• _Object data in JSON_:

^^^^^^^^^^^^^^^^

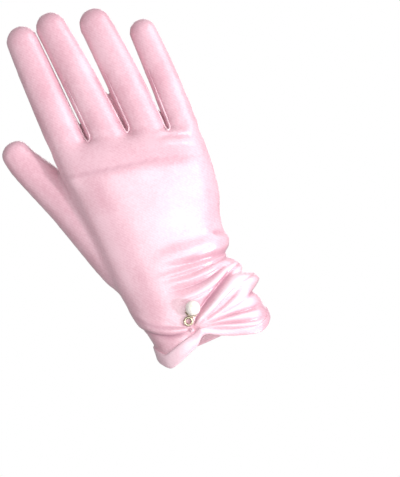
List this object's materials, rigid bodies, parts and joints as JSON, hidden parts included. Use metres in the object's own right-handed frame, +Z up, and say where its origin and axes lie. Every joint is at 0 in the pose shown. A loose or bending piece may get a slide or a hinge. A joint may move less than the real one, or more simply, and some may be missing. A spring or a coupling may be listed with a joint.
{
  "type": "wrist length dress glove",
  "caption": "Satin dress glove for the right hand, with a cuff gathered at the wrist under a pearl drop, open and hollow as when worn.",
  "frame": {"origin": "middle of the wrist opening, where the forearm enters the glove", "axes": "+Z up the hand to the fingertips, +X towards the little finger, the back of the hand faces -Y and the palm +Y"},
  "size_m": [0.1184, 0.0514, 0.2275],
  "materials": {
    "satin": "pink stretch satin with a fine diagonal weave",
    "thread": "pink sewing thread",
    "drop_metal": "polished pale gold",
    "pearl": "glossy cream pearl"
  },
  "bodies": {
    "root": {"hand_shell": "satin", "finger_index": "satin", "finger_middle": "satin", "finger_ring": "satin", "finger_little": "satin", "thumb_shell": "satin", "fourchette_index_middle": "satin", "fourchette_middle_ring": "satin", "fourchette_ring_little": "satin", "hem_band": "satin", "gather_tack": "thread", "jump_ring": "drop_metal", "pearl_cap": "drop_metal", "pearl": "pearl"}
  },
  "joints": []
}
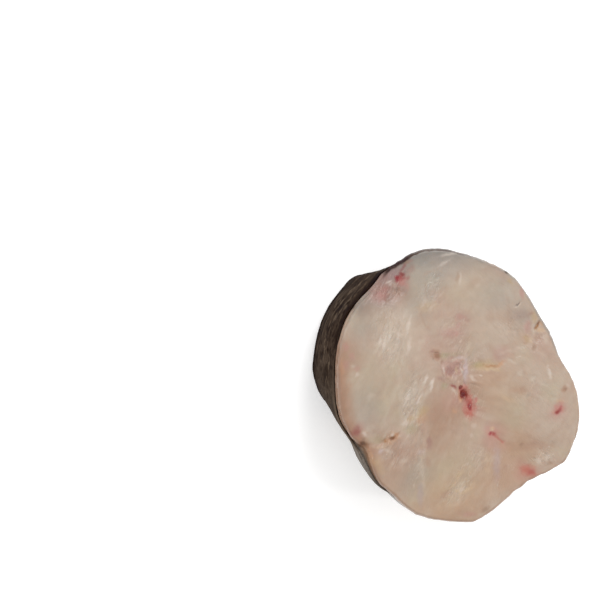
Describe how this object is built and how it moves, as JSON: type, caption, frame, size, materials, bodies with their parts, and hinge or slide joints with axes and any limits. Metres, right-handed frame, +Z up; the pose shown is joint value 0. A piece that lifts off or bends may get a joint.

^^^^^^^^^^^^^^^^

• _GOAL_: Write out all of the records once more, exactly.

• _FULL SOLUTION_:
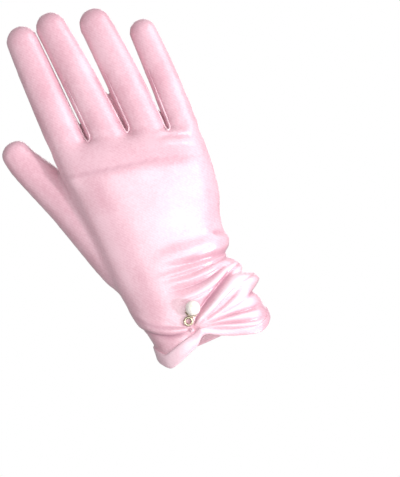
List this object's materials, rigid bodies, parts and joints as JSON, hidden parts included. Use metres in the object's own right-handed frame, +Z up, and say where its origin and axes lie. Every joint is at 0 in the pose shown. A loose or bending piece may get a slide or a hinge. A joint may move less than the real one, or more simply, and some may be missing. A spring or a coupling may be listed with a joint.
{
  "type": "wrist length dress glove",
  "caption": "Satin dress glove for the right hand, with a cuff gathered at the wrist under a pearl drop, open and hollow as when worn.",
  "frame": {"origin": "middle of the wrist opening, where the forearm enters the glove", "axes": "+Z up the hand to the fingertips, +X towards the little finger, the back of the hand faces -Y and the palm +Y"},
  "size_m": [0.1184, 0.0514, 0.2275],
  "materials": {
    "satin": "pink stretch satin with a fine diagonal weave",
    "thread": "pink sewing thread",
    "drop_metal": "polished pale gold",
    "pearl": "glossy cream pearl"
  },
  "bodies": {
    "root": {"hand_shell": "satin", "finger_index": "satin", "finger_middle": "satin", "finger_ring": "satin", "finger_little": "satin", "thumb_shell": "satin", "fourchette_index_middle": "satin", "fourchette_middle_ring": "satin", "fourchette_ring_little": "satin", "hem_band": "satin", "gather_tack": "thread", "jump_ring": "drop_metal", "pearl_cap": "drop_metal", "pearl": "pearl"}
  },
  "joints": []
}
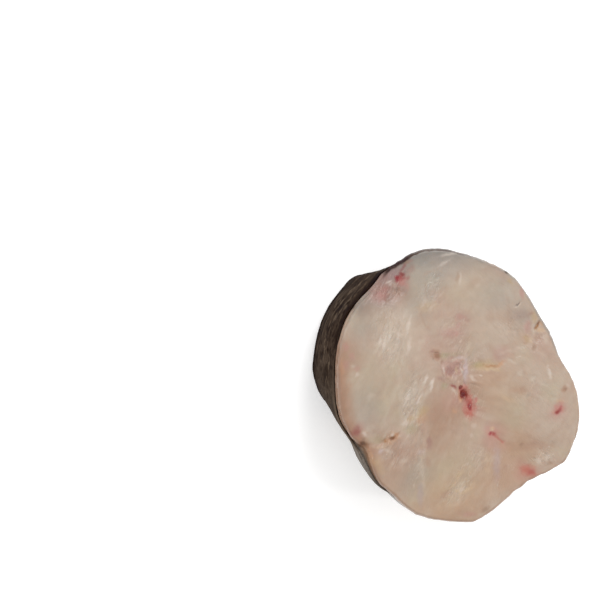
Describe how this object is built and how it moves, as JSON: type, caption, frame, size, materials, bodies with their parts, and hinge or slide joints with axes and any limits. Metres, right-handed frame, +Z up; the pose shown is joint value 0. A piece that lifts off or bends may get a joint.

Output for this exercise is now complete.